• _What you have to do_
Copy every line of the material below word for word.

• _Material provided_
_ _ _ _
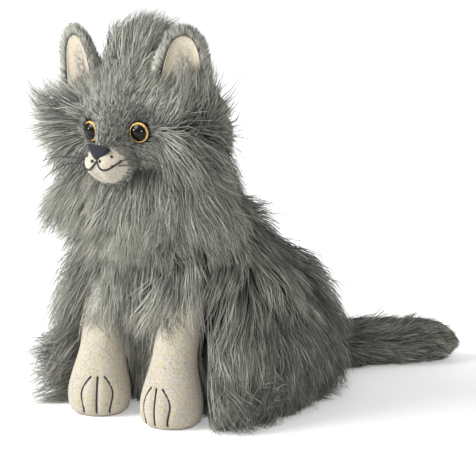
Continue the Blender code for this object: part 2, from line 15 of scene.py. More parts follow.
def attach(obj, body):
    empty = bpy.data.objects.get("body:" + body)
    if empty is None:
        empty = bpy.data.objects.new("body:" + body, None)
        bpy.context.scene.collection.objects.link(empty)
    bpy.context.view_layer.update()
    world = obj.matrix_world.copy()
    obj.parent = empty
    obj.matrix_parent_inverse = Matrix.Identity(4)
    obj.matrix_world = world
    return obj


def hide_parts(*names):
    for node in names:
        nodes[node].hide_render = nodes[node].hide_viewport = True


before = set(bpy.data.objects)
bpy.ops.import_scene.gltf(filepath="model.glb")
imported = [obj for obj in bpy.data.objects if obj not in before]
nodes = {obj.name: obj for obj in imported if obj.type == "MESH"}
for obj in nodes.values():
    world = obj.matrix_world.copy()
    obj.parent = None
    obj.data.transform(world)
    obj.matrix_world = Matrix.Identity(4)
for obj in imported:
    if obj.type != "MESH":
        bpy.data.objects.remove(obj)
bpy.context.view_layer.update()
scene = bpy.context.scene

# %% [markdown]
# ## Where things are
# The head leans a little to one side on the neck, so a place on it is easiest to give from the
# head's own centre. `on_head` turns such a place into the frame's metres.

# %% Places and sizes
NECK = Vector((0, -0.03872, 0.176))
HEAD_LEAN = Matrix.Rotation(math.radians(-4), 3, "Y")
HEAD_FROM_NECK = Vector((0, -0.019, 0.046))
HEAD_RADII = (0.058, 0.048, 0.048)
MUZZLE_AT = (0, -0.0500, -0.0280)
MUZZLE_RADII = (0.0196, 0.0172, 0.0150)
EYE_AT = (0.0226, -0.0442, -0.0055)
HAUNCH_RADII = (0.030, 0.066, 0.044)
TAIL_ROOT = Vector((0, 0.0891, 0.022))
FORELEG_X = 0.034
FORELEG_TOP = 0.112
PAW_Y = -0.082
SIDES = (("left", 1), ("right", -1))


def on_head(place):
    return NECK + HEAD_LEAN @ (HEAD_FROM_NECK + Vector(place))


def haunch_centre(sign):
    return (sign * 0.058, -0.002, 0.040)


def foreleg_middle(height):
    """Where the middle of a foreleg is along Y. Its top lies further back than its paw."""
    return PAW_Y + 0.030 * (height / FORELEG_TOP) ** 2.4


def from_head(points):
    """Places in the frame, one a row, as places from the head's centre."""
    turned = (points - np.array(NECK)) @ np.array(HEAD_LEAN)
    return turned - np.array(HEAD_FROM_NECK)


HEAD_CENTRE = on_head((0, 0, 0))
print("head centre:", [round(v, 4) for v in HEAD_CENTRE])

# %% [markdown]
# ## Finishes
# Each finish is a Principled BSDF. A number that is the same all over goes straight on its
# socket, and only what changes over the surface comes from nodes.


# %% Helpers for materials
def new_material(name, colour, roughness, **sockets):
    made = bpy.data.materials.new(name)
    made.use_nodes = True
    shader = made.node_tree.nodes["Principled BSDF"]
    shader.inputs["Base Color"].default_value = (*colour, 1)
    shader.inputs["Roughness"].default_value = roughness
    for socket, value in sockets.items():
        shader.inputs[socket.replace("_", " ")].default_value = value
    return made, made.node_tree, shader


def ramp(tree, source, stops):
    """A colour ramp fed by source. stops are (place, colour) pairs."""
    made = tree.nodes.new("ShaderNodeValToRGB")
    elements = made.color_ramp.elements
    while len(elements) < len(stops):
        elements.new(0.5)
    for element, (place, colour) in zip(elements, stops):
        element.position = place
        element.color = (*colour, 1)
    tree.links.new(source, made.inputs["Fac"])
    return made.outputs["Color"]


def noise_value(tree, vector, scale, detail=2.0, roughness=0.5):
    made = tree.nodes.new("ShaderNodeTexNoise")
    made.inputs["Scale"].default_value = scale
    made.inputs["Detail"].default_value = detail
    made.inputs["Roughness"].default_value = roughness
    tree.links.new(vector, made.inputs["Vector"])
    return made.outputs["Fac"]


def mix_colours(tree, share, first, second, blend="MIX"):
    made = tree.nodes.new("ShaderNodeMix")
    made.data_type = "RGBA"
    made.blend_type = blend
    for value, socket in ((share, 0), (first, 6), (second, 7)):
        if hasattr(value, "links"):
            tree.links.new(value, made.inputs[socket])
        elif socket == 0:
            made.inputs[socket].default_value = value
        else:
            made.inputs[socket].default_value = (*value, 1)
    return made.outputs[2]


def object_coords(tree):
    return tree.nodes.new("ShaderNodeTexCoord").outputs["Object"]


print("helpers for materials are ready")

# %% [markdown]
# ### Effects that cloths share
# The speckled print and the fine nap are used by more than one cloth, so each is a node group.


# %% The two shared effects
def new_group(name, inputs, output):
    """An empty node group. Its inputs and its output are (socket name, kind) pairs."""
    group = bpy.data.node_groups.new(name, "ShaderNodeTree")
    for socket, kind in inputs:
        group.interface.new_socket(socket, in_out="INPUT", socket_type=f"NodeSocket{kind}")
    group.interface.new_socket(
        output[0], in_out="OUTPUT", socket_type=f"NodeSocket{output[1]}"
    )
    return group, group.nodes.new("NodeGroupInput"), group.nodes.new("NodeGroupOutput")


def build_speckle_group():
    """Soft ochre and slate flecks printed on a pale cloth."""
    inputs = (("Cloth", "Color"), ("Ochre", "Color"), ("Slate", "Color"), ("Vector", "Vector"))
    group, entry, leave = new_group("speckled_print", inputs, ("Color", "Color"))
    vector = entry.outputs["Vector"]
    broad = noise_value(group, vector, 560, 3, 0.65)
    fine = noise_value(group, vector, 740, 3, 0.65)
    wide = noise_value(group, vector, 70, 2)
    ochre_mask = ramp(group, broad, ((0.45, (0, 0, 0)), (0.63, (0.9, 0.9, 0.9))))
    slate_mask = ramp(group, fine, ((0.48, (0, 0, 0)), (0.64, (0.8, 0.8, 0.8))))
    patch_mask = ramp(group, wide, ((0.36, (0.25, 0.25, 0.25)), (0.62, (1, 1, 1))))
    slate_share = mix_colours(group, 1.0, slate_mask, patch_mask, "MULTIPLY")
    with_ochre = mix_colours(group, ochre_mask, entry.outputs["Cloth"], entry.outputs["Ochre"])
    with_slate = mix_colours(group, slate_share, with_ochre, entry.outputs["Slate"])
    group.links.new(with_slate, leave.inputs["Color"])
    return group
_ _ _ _
• _Reply_
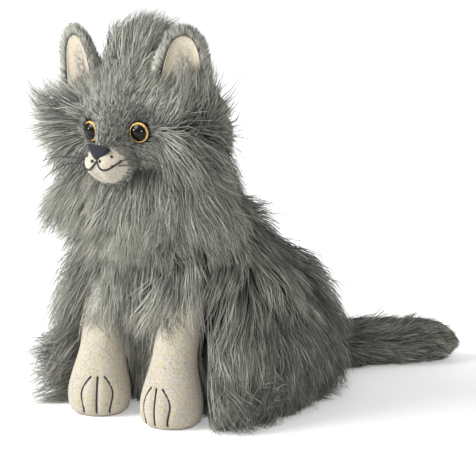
Continue the Blender code for this object: part 2, from line 15 of scene.py. More parts follow.
def attach(obj, body):
    empty = bpy.data.objects.get("body:" + body)
    if empty is None:
        empty = bpy.data.objects.new("body:" + body, None)
        bpy.context.scene.collection.objects.link(empty)
    bpy.context.view_layer.update()
    world = obj.matrix_world.copy()
    obj.parent = empty
    obj.matrix_parent_inverse = Matrix.Identity(4)
    obj.matrix_world = world
    return obj


def hide_parts(*names):
    for node in names:
        nodes[node].hide_render = nodes[node].hide_viewport = True


before = set(bpy.data.objects)
bpy.ops.import_scene.gltf(filepath="model.glb")
imported = [obj for obj in bpy.data.objects if obj not in before]
nodes = {obj.name: obj for obj in imported if obj.type == "MESH"}
for obj in nodes.values():
    world = obj.matrix_world.copy()
    obj.parent = None
    obj.data.transform(world)
    obj.matrix_world = Matrix.Identity(4)
for obj in imported:
    if obj.type != "MESH":
        bpy.data.objects.remove(obj)
bpy.context.view_layer.update()
scene = bpy.context.scene

# %% [markdown]
# ## Where things are
# The head leans a little to one side on the neck, so a place on it is easiest to give from the
# head's own centre. `on_head` turns such a place into the frame's metres.

# %% Places and sizes
NECK = Vector((0, -0.03872, 0.176))
HEAD_LEAN = Matrix.Rotation(math.radians(-4), 3, "Y")
HEAD_FROM_NECK = Vector((0, -0.019, 0.046))
HEAD_RADII = (0.058, 0.048, 0.048)
MUZZLE_AT = (0, -0.0500, -0.0280)
MUZZLE_RADII = (0.0196, 0.0172, 0.0150)
EYE_AT = (0.0226, -0.0442, -0.0055)
HAUNCH_RADII = (0.030, 0.066, 0.044)
TAIL_ROOT = Vector((0, 0.0891, 0.022))
FORELEG_X = 0.034
FORELEG_TOP = 0.112
PAW_Y = -0.082
SIDES = (("left", 1), ("right", -1))


def on_head(place):
    return NECK + HEAD_LEAN @ (HEAD_FROM_NECK + Vector(place))


def haunch_centre(sign):
    return (sign * 0.058, -0.002, 0.040)


def foreleg_middle(height):
    """Where the middle of a foreleg is along Y. Its top lies further back than its paw."""
    return PAW_Y + 0.030 * (height / FORELEG_TOP) ** 2.4


def from_head(points):
    """Places in the frame, one a row, as places from the head's centre."""
    turned = (points - np.array(NECK)) @ np.array(HEAD_LEAN)
    return turned - np.array(HEAD_FROM_NECK)


HEAD_CENTRE = on_head((0, 0, 0))
print("head centre:", [round(v, 4) for v in HEAD_CENTRE])

# %% [markdown]
# ## Finishes
# Each finish is a Principled BSDF. A number that is the same all over goes straight on its
# socket, and only what changes over the surface comes from nodes.


# %% Helpers for materials
def new_material(name, colour, roughness, **sockets):
    made = bpy.data.materials.new(name)
    made.use_nodes = True
    shader = made.node_tree.nodes["Principled BSDF"]
    shader.inputs["Base Color"].default_value = (*colour, 1)
    shader.inputs["Roughness"].default_value = roughness
    for socket, value in sockets.items():
        shader.inputs[socket.replace("_", " ")].default_value = value
    return made, made.node_tree, shader


def ramp(tree, source, stops):
    """A colour ramp fed by source. stops are (place, colour) pairs."""
    made = tree.nodes.new("ShaderNodeValToRGB")
    elements = made.color_ramp.elements
    while len(elements) < len(stops):
        elements.new(0.5)
    for element, (place, colour) in zip(elements, stops):
        element.position = place
        element.color = (*colour, 1)
    tree.links.new(source, made.inputs["Fac"])
    return made.outputs["Color"]


def noise_value(tree, vector, scale, detail=2.0, roughness=0.5):
    made = tree.nodes.new("ShaderNodeTexNoise")
    made.inputs["Scale"].default_value = scale
    made.inputs["Detail"].default_value = detail
    made.inputs["Roughness"].default_value = roughness
    tree.links.new(vector, made.inputs["Vector"])
    return made.outputs["Fac"]


def mix_colours(tree, share, first, second, blend="MIX"):
    made = tree.nodes.new("ShaderNodeMix")
    made.data_type = "RGBA"
    made.blend_type = blend
    for value, socket in ((share, 0), (first, 6), (second, 7)):
        if hasattr(value, "links"):
            tree.links.new(value, made.inputs[socket])
        elif socket == 0:
            made.inputs[socket].default_value = value
        else:
            made.inputs[socket].default_value = (*value, 1)
    return made.outputs[2]


def object_coords(tree):
    return tree.nodes.new("ShaderNodeTexCoord").outputs["Object"]


print("helpers for materials are ready")

# %% [markdown]
# ### Effects that cloths share
# The speckled print and the fine nap are used by more than one cloth, so each is a node group.


# %% The two shared effects
def new_group(name, inputs, output):
    """An empty node group. Its inputs and its output are (socket name, kind) pairs."""
    group = bpy.data.node_groups.new(name, "ShaderNodeTree")
    for socket, kind in inputs:
        group.interface.new_socket(socket, in_out="INPUT", socket_type=f"NodeSocket{kind}")
    group.interface.new_socket(
        output[0], in_out="OUTPUT", socket_type=f"NodeSocket{output[1]}"
    )
    return group, group.nodes.new("NodeGroupInput"), group.nodes.new("NodeGroupOutput")


def build_speckle_group():
    """Soft ochre and slate flecks printed on a pale cloth."""
    inputs = (("Cloth", "Color"), ("Ochre", "Color"), ("Slate", "Color"), ("Vector", "Vector"))
    group, entry, leave = new_group("speckled_print", inputs, ("Color", "Color"))
    vector = entry.outputs["Vector"]
    broad = noise_value(group, vector, 560, 3, 0.65)
    fine = noise_value(group, vector, 740, 3, 0.65)
    wide = noise_value(group, vector, 70, 2)
    ochre_mask = ramp(group, broad, ((0.45, (0, 0, 0)), (0.63, (0.9, 0.9, 0.9))))
    slate_mask = ramp(group, fine, ((0.48, (0, 0, 0)), (0.64, (0.8, 0.8, 0.8))))
    patch_mask = ramp(group, wide, ((0.36, (0.25, 0.25, 0.25)), (0.62, (1, 1, 1))))
    slate_share = mix_colours(group, 1.0, slate_mask, patch_mask, "MULTIPLY")
    with_ochre = mix_colours(group, ochre_mask, entry.outputs["Cloth"], entry.outputs["Ochre"])
    with_slate = mix_colours(group, slate_share, with_ochre, entry.outputs["Slate"])
    group.links.new(with_slate, leave.inputs["Color"])
    return group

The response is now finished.